Extracting capital from a Bermuda company

Published: 16 Jan 2026
Type: Insight

It is widely accepted that one of the main purposes of a business is to create value for its shareholders, who contribute significant capital into entities, hoping that value will be returned to them.


Importantly, dividends are payable out of available profits or other distributable reserves and not from share premium. The by-laws of the company should be consulted to determine any restrictions on the payment of dividends.

Subject to the by-laws, the required documents for effecting the dividend include board resolutions approving the dividend and confirmation of satisfaction of solvency, provided by the chief financial officer or other officer of the company with sufficient awareness of the company’s financial affairs.

The process for a distribution of contributed surplus is similar to that for the declaration of a dividend. Contributed surplus generally includes proceeds from donated shares, credits resulting from the redemption or conversion of shares at less than the amount set up as nominal capital and donations of cash/assets to the company.

A similar solvency confirmation as above, also applies here. Subject to the by-laws, the corporate steps for making a distribution from contributed surplus are the same as with dividends.
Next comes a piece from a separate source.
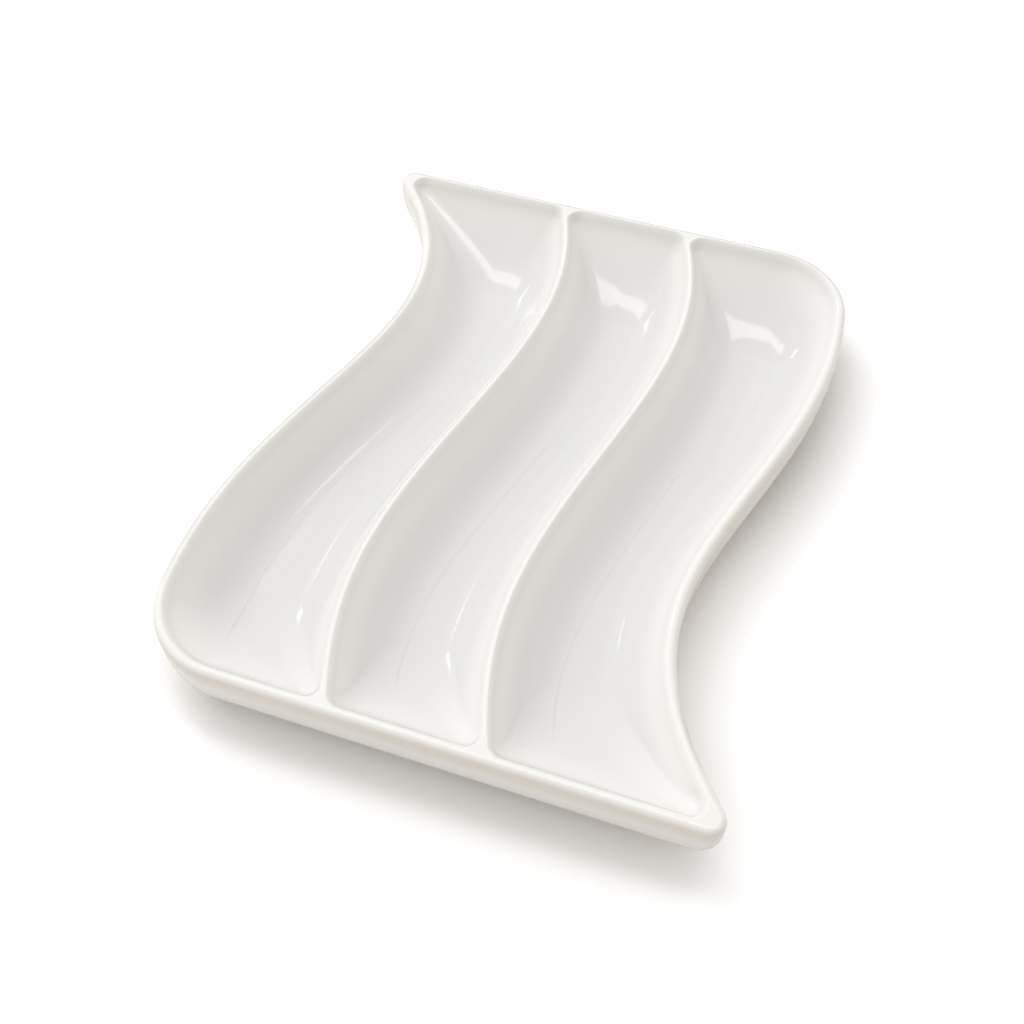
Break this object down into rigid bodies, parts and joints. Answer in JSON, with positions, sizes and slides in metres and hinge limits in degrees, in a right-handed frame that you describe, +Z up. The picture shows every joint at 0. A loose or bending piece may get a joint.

Under the Companies Act, a company is permitted to reduce its share capital in any way provided that the reduction is not prohibited by its memorandum or by-laws and that on the date the reduction is to be effected, there are no reasonable grounds for believing that the company is, or after the reduction would be, unable to pay its liabilities as they become due (solvency test).

Once the relevant share capital is reduced, distributable reserves would be created that can be distributed to the shareholders. The process to effect the share reduction includes board and shareholder resolutions approving the reduction, a confirmation of solvency and the filing with the Registrar of Companies of a memorandum of reduction.

Pursuant to the Companies Act, a company limited by shares, if authorised to do so by its memorandum or by-laws, may purchase its own shares from shareholders to whom they were issued to be cancelled or held as treasury shares.

On such purchase, any amount due to the shareholder may be paid in cash or be satisfied by the transfer of any part of the undertaking or property of the company having the same value; or a mixture of both.

The company must ensure that on the date that the repurchase is to be effected, there are no reasonable grounds for believing that the company is or after the purchase would be, unable to pay its liabilities as they become due.

The process for effecting the purchase includes a board resolution approving the repurchase, a repurchase agreement setting out the terms of the purchase and confirmation of satisfaction of solvency.

A company that has issued redeemable preference shares may redeem such at the option of the company or at the option of the holder of such shares. The solvency test would also apply here.

On redemption of the shares, any amount due to a shareholder may be paid to the shareholder in cash or otherwise. The process to effect the redemption would include board resolutions and a solvency confirmation.

While not an exhaustive list, the options presented here demonstrate that Bermuda law offers great flexibility in terms of how funds may be returned to a company’s shareholders.